Al te vaak worden vissers en vogelaars op één hoop gegooid. Onterecht, er is een kloek verschil: vissers houden van ‘vissen’ als werkwoord, terwijl vogelaars dol zijn op ‘vogels’ als zelfstandig naamwoord. Anders gezegd, waar de visser zijn dopamineshot krijgt van de aanbeet en drill (vaak met verminking of dood tot gevolg), geniet de vogelaar van de vogel zélf, zonder het diertje ’n greintje kwaad te berokkenen. En vergeet niet dat vissers graag een scholletje zien op hun bord, maar geen vogelaar die likkebaardend een pimpelmeesje op de grill gooit.

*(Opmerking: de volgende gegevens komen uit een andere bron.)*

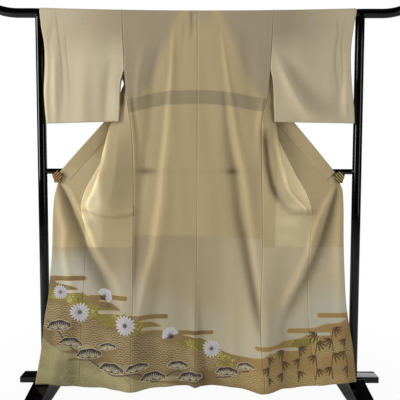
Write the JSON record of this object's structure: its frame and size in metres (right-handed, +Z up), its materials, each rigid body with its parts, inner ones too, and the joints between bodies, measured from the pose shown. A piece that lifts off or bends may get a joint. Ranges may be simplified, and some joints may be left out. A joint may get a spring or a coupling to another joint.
{
  "type": "tomesode kimono on a display stand",
  "caption": "Lined silk tomesode kimono hung back-to-front over the rail of a black lacquered kimono stand, its fronts swung open and clipped to the crossbar.",
  "frame": {"origin": "on the floor, midway between the two feet of the stand", "axes": "+Z up; +X along the top rail, to the right of a viewer who faces the garment's back; +Y away from that viewer"},
  "size_m": [1.8244, 0.48, 1.7015],
  "materials": {
    "silk": "beige silk crepe with a soft sheen, cream lining, and a hem design in gold, cream and brown",
    "lacquer": "glossy black lacquer",
    "clip_gilt": "gold-brown with raised diagonal ribs",
    "clip_pin": "plain pivot pin"
  },
  "bodies": {
    "root": {"body_left": "silk", "body_right": "silk", "sleeve_left": "silk", "sleeve_right": "silk", "okumi_left": "silk", "okumi_right": "silk", "collar": "silk", "top_rail": "lacquer", "upright_left": "lacquer", "upright_right": "lacquer", "crossbar": "lacquer", "lower_beam": "lacquer", "foot_left": "lacquer", "foot_right": "lacquer", "clip_jaw_front_left": "clip_gilt", "clip_jaw_rear_left": "clip_gilt", "clip_pin_left": "clip_pin", "clip_jaw_front_right": "clip_gilt", "clip_jaw_rear_right": "clip_gilt", "clip_pin_right": "clip_pin"}
  },
  "joints": []
}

Vogelaars kun je dus gerust dierenvrienden noemen, van vissers is het de vraag. Nu bestaat er binnen het gilde der vogelaars nog een ander, speciaal segment: beeldvastleggers – en dan bedoel ik niet met de fotocamera, maar letterlijk eigen-handig. Ik heb het hier over de vogeltekenaar. Deze tekenaar gaat waarachtig een stap verder dan de fotograaf. Zijn blik is intenser, gretiger, omvattender, en sommigen zijn daarin onversaagd; zo iemand was Peter Vos (1935-2010).

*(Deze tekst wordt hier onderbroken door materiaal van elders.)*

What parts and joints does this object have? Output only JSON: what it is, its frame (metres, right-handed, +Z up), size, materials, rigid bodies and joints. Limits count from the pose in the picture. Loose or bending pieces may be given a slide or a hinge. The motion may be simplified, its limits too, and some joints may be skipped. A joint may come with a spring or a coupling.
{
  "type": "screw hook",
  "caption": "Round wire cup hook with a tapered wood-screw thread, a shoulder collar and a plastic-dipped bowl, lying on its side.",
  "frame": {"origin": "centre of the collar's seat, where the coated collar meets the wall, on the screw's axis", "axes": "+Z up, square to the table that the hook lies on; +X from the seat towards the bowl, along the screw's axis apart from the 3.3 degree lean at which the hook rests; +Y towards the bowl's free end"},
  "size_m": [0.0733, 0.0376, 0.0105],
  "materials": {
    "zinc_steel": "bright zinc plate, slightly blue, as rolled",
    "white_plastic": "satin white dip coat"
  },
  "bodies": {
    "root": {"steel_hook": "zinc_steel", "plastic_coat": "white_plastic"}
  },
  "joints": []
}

Peter wilde de vogel met heel zijn geest ‘vangen’. Zijn adelaarsblik doet mij telkens denken aan Edgar Allan Poe’s ‘Het ovale portret’. In dit griezelverhaal geniet een schilder grote faam vanwege zijn duivelse precisie. Zijn portretschilderingen lijken als twee druppels op het origineel. Op een dag wil de man zichzelf overtreffen en portretteert zijn schone lief. Wekenlang poseert zij geduldig terwijl haar gezondheid verslechtert in het grimmige licht van het torenkamertje. Maar de kunstenaar heeft nergens anders oog voor dan voor louter het volbrengen van zijn heilige missie. Intussen wordt zijn liefje almaar bleker en bleker, en na zijn laatste penseeltoefje roept de schilder uit: ‘Dit is levensecht!’, terwijl in de stoel een ontzielde jongedame ligt. Zo erg was het bij Vos niet, zijn vogels fladderden goddank allemaal gewoon weer weg, maar de bezieling is er niet minder om.

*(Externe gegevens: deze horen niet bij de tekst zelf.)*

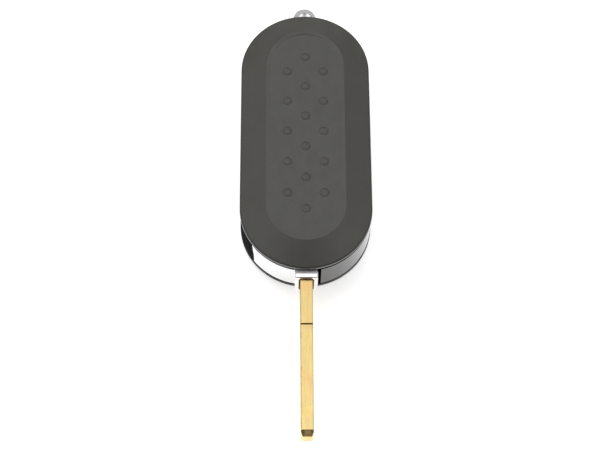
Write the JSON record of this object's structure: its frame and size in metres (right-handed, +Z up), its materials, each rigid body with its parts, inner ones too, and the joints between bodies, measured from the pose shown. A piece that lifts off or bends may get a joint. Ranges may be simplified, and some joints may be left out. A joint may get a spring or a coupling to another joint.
{
  "type": "car key remote",
  "caption": "Flip key remote for a car: a stadium shaped case with dimpled rear cover, gloss core, swing-out blade, press keys, release button and side battery tray.",
  "frame": {"origin": "centre of the flat button face that the key rests on", "axes": "+Y towards the key ring, -Y towards the blade tip, +Z up through the rear cover"},
  "size_m": [0.035, 0.1259, 0.017],
  "materials": {
    "soft_black": "soft touch, fine grain",
    "front_black": "fine satin",
    "gloss_black": "piano gloss",
    "key_black": "satin",
    "chrome": "bright plated",
    "blade_brass": "satin, milled",
    "steel": "turned",
    "spring_steel": "drawn wire",
    "switch_metal": "stamped",
    "cell_steel": "brushed",
    "pad_rubber": "silicone",
    "board_green": "solder mask",
    "chip_black": "moulded",
    "ferrite": "dull",
    "ceramic_tan": "fired"
  },
  "bodies": {
    "fob": {"rear_cover": "soft_black", "front_cover": "front_black", "core_frame": "gloss_black", "key_ring_lug": "chrome", "case_screw_1": "steel", "case_screw_2": "steel", "case_screw_3": "steel", "pivot_pin": "steel", "flip_spring": "spring_steel", "button_spring": "spring_steel", "key_pad_lock": "pad_rubber", "key_pad_unlock": "pad_rubber", "key_pad_boot": "pad_rubber", "switch_lock": "switch_metal", "switch_unlock": "switch_metal", "switch_boot": "switch_metal", "circuit_board": "board_green", "microcontroller": "chip_black", "transponder_chip": "chip_black", "radio_crystal": "switch_metal", "antenna_coil": "ferrite", "capacitor_1": "ceramic_tan", "capacitor_2": "ceramic_tan", "capacitor_3": "ceramic_tan", "capacitor_4": "ceramic_tan", "contact_minus": "spring_steel", "contact_plus": "spring_steel"},
    "blade_arm": {"blade_hub": "chrome", "blade": "blade_brass", "blade_pin": "steel"},
    "release": {"release_button": "chrome"},
    "lock_key": {"key_lock": "key_black"},
    "unlock_key": {"key_unlock": "key_black"},
    "boot_key": {"key_boot": "key_black"},
    "tray": {"battery_tray": "gloss_black", "coin_battery": "cell_steel"},
    "tray_lock": {"tray_lock_screw": "steel"}
  },
  "joints": [
    {"name": "blade_flip", "type": "hinge", "parent": "fob", "child": "blade_arm", "pos_m": [-0.007, -0.0275, 0.00765], "axis": [0, 0, -1], "range_deg": [0, 180], "deforming": ["flip_spring"]},
    {"name": "release_press", "type": "slide", "parent": "fob", "child": "release", "axis": [0, 0, 1], "range_m": [0, 0.0015], "stiffness_N_per_m": 900, "springref_m": -0.001, "deforming": ["button_spring"]},
    {"name": "lock_press", "type": "slide", "parent": "fob", "child": "lock_key", "axis": [0, 0, 1], "range_m": [0, 0.0004], "stiffness_N_per_m": 3000, "springref_m": -0.0003, "deforming": ["key_pad_lock"]},
    {"name": "unlock_press", "type": "slide", "parent": "fob", "child": "unlock_key", "axis": [0, 0, 1], "range_m": [0, 0.0004], "stiffness_N_per_m": 3000, "springref_m": -0.0003, "deforming": ["key_pad_unlock"]},
    {"name": "boot_press", "type": "slide", "parent": "fob", "child": "boot_key", "axis": [0, 0, 1], "range_m": [0, 0.0004], "stiffness_N_per_m": 3000, "springref_m": -0.0003, "deforming": ["key_pad_boot"]},
    {"name": "tray_slide", "type": "slide", "parent": "fob", "child": "tray", "axis": [1, 0, 0], "range_m": [0, 0.024]},
    {"name": "tray_lock_turn", "type": "hinge", "parent": "fob", "child": "tray_lock", "pos_m": [-0.01175, 0, 0.01015], "axis": [1, 0, 0], "range_deg": [0, 90]}
  ]
}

Zijn jaszakken waren dag in dag uit gevuld met potloden en schetsboekjes
Tekenen, tekenen, tekenen. Zijn jaszakken waren dag in dag uit gevuld met potloden en schetsboekjes. Hij kon niet anders. Van jongs af aan voorzag hij proefwerken, brieven, kaarten, eigenlijk alle papier dat hij onder handen kreeg, van schetsen, plaatjes, kladjes.
Het is dat Peter er geld mee verdient, zeiden z’n vrienden, hij leek anders ‘mentaal gestoord’.
Hij wist mensen, doorgaans vrienden, nog op andere manieren te verrassen: met schitterend verluchte brieven, brieven die evenzeer kunstwerken op zichzelf zijn en waarvan een selectie (uit vele honderden) enkele jaren geleden is uitgegeven.
In 2014 schonk zoon Sander Vos (1967) een vrijwel complete verzameling van ruim tweehonderd boeken met illustraties van zijn vader aan het Rijksmuseum. Maar niet alles, een deel van de nalatenschap kwam terecht in het Literatuurmuseum.